## GIVEN EXERCISE:
Print all of the data exactly as written.

** Start of SUPPLIED INFORMATION **

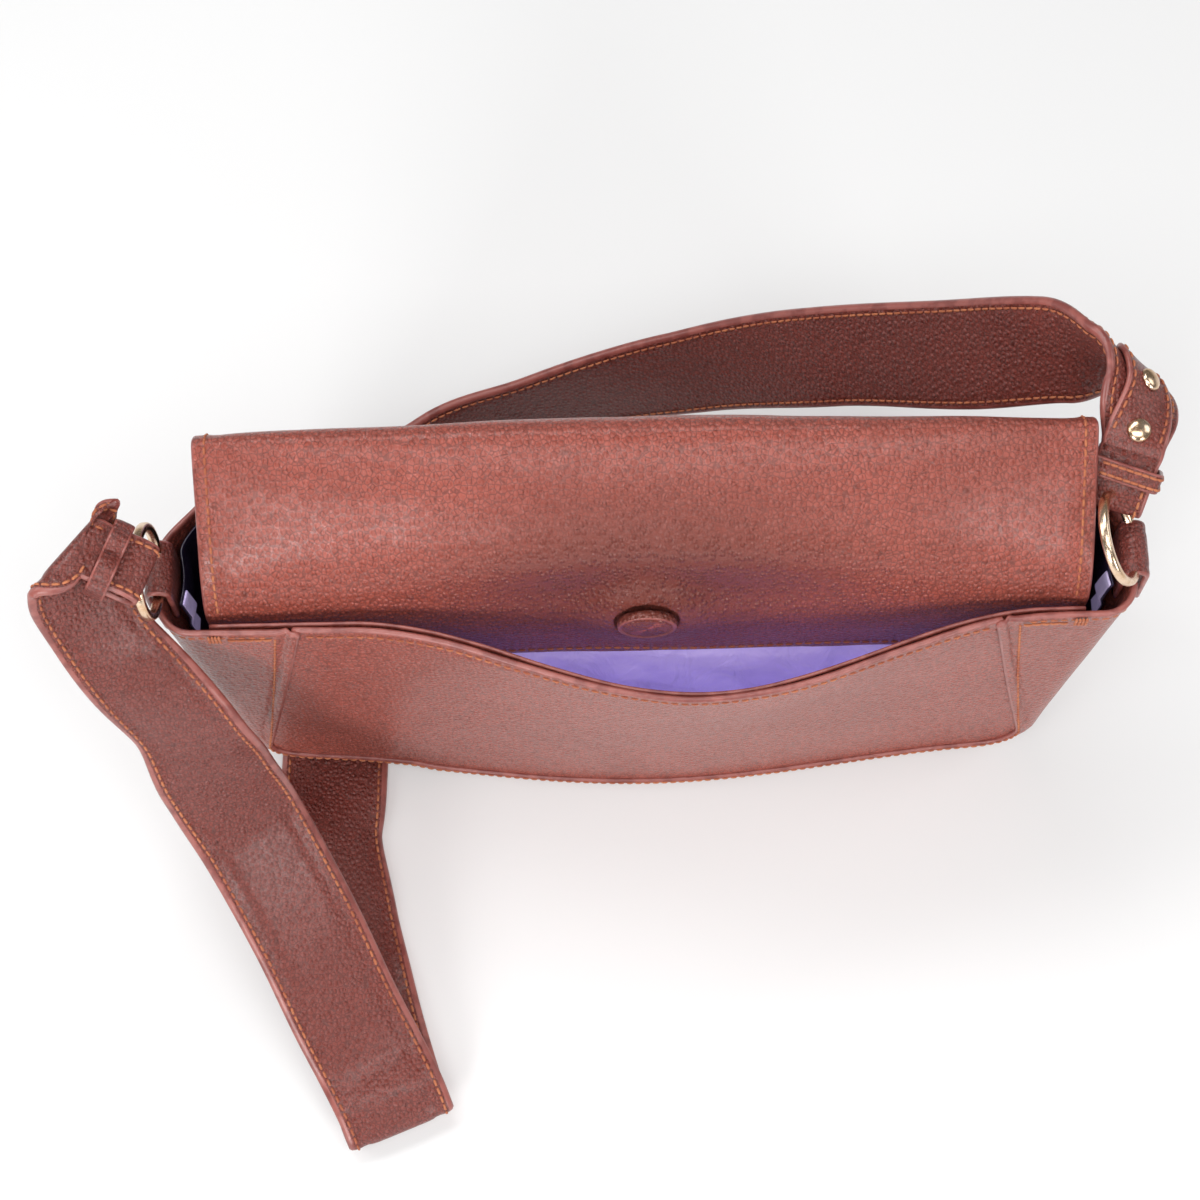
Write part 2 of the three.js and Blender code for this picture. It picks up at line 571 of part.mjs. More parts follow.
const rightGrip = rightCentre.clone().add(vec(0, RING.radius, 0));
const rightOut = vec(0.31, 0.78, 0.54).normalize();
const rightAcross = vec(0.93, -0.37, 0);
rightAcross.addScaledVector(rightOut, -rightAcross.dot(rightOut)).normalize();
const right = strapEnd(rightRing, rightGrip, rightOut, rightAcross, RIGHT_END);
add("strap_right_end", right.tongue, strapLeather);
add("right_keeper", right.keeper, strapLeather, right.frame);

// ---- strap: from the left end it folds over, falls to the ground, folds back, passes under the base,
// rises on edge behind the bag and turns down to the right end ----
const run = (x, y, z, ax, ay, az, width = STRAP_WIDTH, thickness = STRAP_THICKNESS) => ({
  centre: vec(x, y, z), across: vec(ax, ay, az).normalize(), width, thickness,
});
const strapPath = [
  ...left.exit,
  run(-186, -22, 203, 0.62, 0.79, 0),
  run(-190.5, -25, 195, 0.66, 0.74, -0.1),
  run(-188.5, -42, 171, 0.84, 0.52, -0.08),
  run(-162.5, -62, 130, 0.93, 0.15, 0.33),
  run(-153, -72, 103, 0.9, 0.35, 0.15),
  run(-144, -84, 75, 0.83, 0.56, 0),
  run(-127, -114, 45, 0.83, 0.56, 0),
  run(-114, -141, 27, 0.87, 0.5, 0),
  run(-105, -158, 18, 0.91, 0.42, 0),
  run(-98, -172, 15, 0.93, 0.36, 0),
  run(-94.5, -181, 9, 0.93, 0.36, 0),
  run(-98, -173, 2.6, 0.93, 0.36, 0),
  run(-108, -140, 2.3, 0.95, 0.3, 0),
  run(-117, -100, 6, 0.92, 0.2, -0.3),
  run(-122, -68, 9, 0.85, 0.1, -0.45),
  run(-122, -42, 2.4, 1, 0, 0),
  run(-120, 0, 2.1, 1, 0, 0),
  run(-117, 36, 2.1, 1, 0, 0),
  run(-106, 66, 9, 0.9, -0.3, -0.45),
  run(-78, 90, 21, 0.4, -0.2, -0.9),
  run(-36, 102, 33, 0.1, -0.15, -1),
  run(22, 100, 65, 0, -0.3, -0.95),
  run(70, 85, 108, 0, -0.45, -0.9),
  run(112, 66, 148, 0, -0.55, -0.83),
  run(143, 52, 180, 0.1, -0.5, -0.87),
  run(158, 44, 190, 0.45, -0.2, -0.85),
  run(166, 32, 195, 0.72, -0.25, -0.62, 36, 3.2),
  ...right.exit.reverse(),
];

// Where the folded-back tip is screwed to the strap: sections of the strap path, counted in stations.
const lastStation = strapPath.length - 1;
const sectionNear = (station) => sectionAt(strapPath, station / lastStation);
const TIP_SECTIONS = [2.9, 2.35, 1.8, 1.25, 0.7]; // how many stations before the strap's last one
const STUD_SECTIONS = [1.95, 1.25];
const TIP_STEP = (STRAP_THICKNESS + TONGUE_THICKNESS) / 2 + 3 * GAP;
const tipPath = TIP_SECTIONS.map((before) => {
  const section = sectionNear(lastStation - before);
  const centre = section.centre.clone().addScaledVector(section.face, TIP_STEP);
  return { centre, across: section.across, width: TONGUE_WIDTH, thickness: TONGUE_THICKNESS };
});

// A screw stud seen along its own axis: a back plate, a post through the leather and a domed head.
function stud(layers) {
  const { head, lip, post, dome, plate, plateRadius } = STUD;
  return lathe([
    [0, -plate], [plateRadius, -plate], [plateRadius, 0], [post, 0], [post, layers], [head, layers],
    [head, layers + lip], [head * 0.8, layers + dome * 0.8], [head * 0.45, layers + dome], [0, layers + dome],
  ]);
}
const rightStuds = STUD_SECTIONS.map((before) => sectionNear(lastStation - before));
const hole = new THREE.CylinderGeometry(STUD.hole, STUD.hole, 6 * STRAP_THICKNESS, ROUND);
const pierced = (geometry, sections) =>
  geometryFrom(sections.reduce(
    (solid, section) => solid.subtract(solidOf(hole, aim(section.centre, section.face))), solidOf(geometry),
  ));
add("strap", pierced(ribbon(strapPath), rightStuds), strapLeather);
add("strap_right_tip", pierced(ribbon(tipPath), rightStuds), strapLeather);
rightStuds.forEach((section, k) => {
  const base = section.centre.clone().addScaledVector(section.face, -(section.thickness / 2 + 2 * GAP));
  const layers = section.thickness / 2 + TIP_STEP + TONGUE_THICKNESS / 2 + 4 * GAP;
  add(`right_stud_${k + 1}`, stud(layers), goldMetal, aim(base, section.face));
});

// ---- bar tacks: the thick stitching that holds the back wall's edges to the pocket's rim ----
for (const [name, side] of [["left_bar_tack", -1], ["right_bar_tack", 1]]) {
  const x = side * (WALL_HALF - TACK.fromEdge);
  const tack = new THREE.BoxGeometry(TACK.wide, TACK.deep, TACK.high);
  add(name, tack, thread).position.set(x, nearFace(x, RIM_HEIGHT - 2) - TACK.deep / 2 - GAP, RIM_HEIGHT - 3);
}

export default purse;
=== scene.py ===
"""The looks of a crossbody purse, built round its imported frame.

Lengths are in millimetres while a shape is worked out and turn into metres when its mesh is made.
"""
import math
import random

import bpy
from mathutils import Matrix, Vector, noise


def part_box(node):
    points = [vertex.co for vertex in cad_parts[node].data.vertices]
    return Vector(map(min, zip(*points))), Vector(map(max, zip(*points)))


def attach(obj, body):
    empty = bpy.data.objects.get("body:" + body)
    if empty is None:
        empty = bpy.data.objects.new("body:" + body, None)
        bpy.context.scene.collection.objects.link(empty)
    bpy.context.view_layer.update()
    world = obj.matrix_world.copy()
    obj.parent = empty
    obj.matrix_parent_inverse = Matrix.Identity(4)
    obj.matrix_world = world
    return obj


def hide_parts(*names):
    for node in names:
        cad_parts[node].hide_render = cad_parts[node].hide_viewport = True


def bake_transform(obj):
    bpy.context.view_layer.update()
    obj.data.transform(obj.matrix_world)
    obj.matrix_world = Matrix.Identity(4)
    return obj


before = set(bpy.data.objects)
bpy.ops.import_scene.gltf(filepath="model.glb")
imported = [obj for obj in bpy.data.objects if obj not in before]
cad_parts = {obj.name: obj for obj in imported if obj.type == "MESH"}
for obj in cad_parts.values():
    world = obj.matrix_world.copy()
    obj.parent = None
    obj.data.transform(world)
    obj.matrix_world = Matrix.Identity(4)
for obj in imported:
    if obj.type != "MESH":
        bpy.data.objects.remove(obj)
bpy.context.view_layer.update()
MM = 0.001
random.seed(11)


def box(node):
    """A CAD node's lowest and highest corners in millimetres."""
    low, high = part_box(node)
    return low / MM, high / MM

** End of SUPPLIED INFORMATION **

## RESPONSE TO THIS TASK:
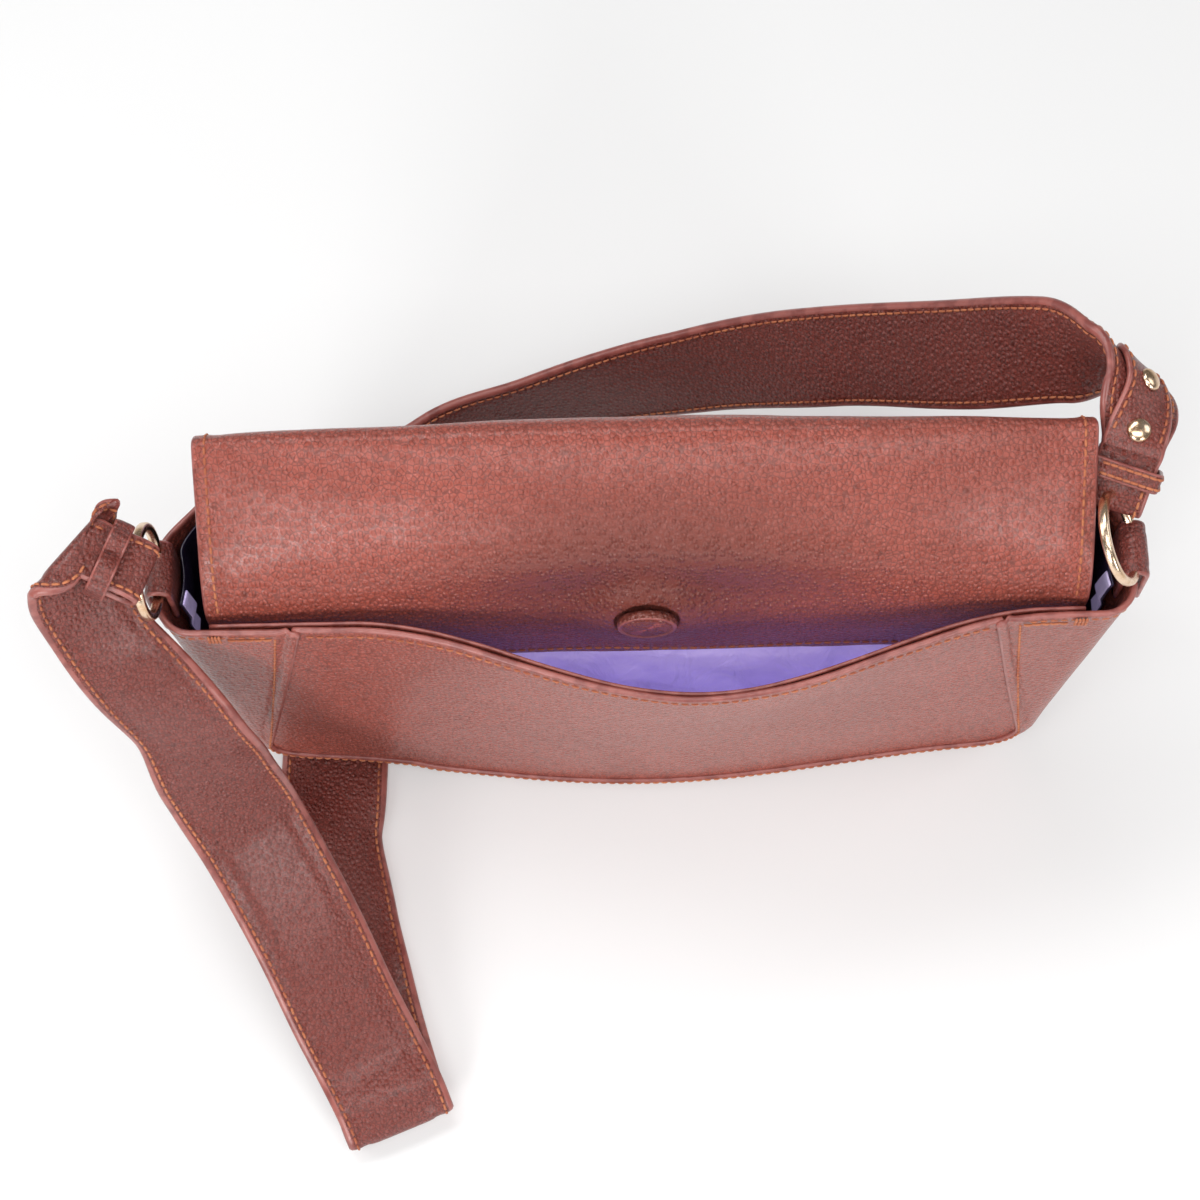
Write part 2 of the three.js and Blender code for this picture. It picks up at line 571 of part.mjs. More parts follow.
const rightGrip = rightCentre.clone().add(vec(0, RING.radius, 0));
const rightOut = vec(0.31, 0.78, 0.54).normalize();
const rightAcross = vec(0.93, -0.37, 0);
rightAcross.addScaledVector(rightOut, -rightAcross.dot(rightOut)).normalize();
const right = strapEnd(rightRing, rightGrip, rightOut, rightAcross, RIGHT_END);
add("strap_right_end", right.tongue, strapLeather);
add("right_keeper", right.keeper, strapLeather, right.frame);

// ---- strap: from the left end it folds over, falls to the ground, folds back, passes under the base,
// rises on edge behind the bag and turns down to the right end ----
const run = (x, y, z, ax, ay, az, width = STRAP_WIDTH, thickness = STRAP_THICKNESS) => ({
  centre: vec(x, y, z), across: vec(ax, ay, az).normalize(), width, thickness,
});
const strapPath = [
  ...left.exit,
  run(-186, -22, 203, 0.62, 0.79, 0),
  run(-190.5, -25, 195, 0.66, 0.74, -0.1),
  run(-188.5, -42, 171, 0.84, 0.52, -0.08),
  run(-162.5, -62, 130, 0.93, 0.15, 0.33),
  run(-153, -72, 103, 0.9, 0.35, 0.15),
  run(-144, -84, 75, 0.83, 0.56, 0),
  run(-127, -114, 45, 0.83, 0.56, 0),
  run(-114, -141, 27, 0.87, 0.5, 0),
  run(-105, -158, 18, 0.91, 0.42, 0),
  run(-98, -172, 15, 0.93, 0.36, 0),
  run(-94.5, -181, 9, 0.93, 0.36, 0),
  run(-98, -173, 2.6, 0.93, 0.36, 0),
  run(-108, -140, 2.3, 0.95, 0.3, 0),
  run(-117, -100, 6, 0.92, 0.2, -0.3),
  run(-122, -68, 9, 0.85, 0.1, -0.45),
  run(-122, -42, 2.4, 1, 0, 0),
  run(-120, 0, 2.1, 1, 0, 0),
  run(-117, 36, 2.1, 1, 0, 0),
  run(-106, 66, 9, 0.9, -0.3, -0.45),
  run(-78, 90, 21, 0.4, -0.2, -0.9),
  run(-36, 102, 33, 0.1, -0.15, -1),
  run(22, 100, 65, 0, -0.3, -0.95),
  run(70, 85, 108, 0, -0.45, -0.9),
  run(112, 66, 148, 0, -0.55, -0.83),
  run(143, 52, 180, 0.1, -0.5, -0.87),
  run(158, 44, 190, 0.45, -0.2, -0.85),
  run(166, 32, 195, 0.72, -0.25, -0.62, 36, 3.2),
  ...right.exit.reverse(),
];

// Where the folded-back tip is screwed to the strap: sections of the strap path, counted in stations.
const lastStation = strapPath.length - 1;
const sectionNear = (station) => sectionAt(strapPath, station / lastStation);
const TIP_SECTIONS = [2.9, 2.35, 1.8, 1.25, 0.7]; // how many stations before the strap's last one
const STUD_SECTIONS = [1.95, 1.25];
const TIP_STEP = (STRAP_THICKNESS + TONGUE_THICKNESS) / 2 + 3 * GAP;
const tipPath = TIP_SECTIONS.map((before) => {
  const section = sectionNear(lastStation - before);
  const centre = section.centre.clone().addScaledVector(section.face, TIP_STEP);
  return { centre, across: section.across, width: TONGUE_WIDTH, thickness: TONGUE_THICKNESS };
});

// A screw stud seen along its own axis: a back plate, a post through the leather and a domed head.
function stud(layers) {
  const { head, lip, post, dome, plate, plateRadius } = STUD;
  return lathe([
    [0, -plate], [plateRadius, -plate], [plateRadius, 0], [post, 0], [post, layers], [head, layers],
    [head, layers + lip], [head * 0.8, layers + dome * 0.8], [head * 0.45, layers + dome], [0, layers + dome],
  ]);
}
const rightStuds = STUD_SECTIONS.map((before) => sectionNear(lastStation - before));
const hole = new THREE.CylinderGeometry(STUD.hole, STUD.hole, 6 * STRAP_THICKNESS, ROUND);
const pierced = (geometry, sections) =>
  geometryFrom(sections.reduce(
    (solid, section) => solid.subtract(solidOf(hole, aim(section.centre, section.face))), solidOf(geometry),
  ));
add("strap", pierced(ribbon(strapPath), rightStuds), strapLeather);
add("strap_right_tip", pierced(ribbon(tipPath), rightStuds), strapLeather);
rightStuds.forEach((section, k) => {
  const base = section.centre.clone().addScaledVector(section.face, -(section.thickness / 2 + 2 * GAP));
  const layers = section.thickness / 2 + TIP_STEP + TONGUE_THICKNESS / 2 + 4 * GAP;
  add(`right_stud_${k + 1}`, stud(layers), goldMetal, aim(base, section.face));
});

// ---- bar tacks: the thick stitching that holds the back wall's edges to the pocket's rim ----
for (const [name, side] of [["left_bar_tack", -1], ["right_bar_tack", 1]]) {
  const x = side * (WALL_HALF - TACK.fromEdge);
  const tack = new THREE.BoxGeometry(TACK.wide, TACK.deep, TACK.high);
  add(name, tack, thread).position.set(x, nearFace(x, RIM_HEIGHT - 2) - TACK.deep / 2 - GAP, RIM_HEIGHT - 3);
}

export default purse;
=== scene.py ===
"""The looks of a crossbody purse, built round its imported frame.

Lengths are in millimetres while a shape is worked out and turn into metres when its mesh is made.
"""
import math
import random

import bpy
from mathutils import Matrix, Vector, noise


def part_box(node):
    points = [vertex.co for vertex in cad_parts[node].data.vertices]
    return Vector(map(min, zip(*points))), Vector(map(max, zip(*points)))


def attach(obj, body):
    empty = bpy.data.objects.get("body:" + body)
    if empty is None:
        empty = bpy.data.objects.new("body:" + body, None)
        bpy.context.scene.collection.objects.link(empty)
    bpy.context.view_layer.update()
    world = obj.matrix_world.copy()
    obj.parent = empty
    obj.matrix_parent_inverse = Matrix.Identity(4)
    obj.matrix_world = world
    return obj


def hide_parts(*names):
    for node in names:
        cad_parts[node].hide_render = cad_parts[node].hide_viewport = True


def bake_transform(obj):
    bpy.context.view_layer.update()
    obj.data.transform(obj.matrix_world)
    obj.matrix_world = Matrix.Identity(4)
    return obj


before = set(bpy.data.objects)
bpy.ops.import_scene.gltf(filepath="model.glb")
imported = [obj for obj in bpy.data.objects if obj not in before]
cad_parts = {obj.name: obj for obj in imported if obj.type == "MESH"}
for obj in cad_parts.values():
    world = obj.matrix_world.copy()
    obj.parent = None
    obj.data.transform(world)
    obj.matrix_world = Matrix.Identity(4)
for obj in imported:
    if obj.type != "MESH":
        bpy.data.objects.remove(obj)
bpy.context.view_layer.update()
MM = 0.001
random.seed(11)


def box(node):
    """A CAD node's lowest and highest corners in millimetres."""
    low, high = part_box(node)
    return low / MM, high / MM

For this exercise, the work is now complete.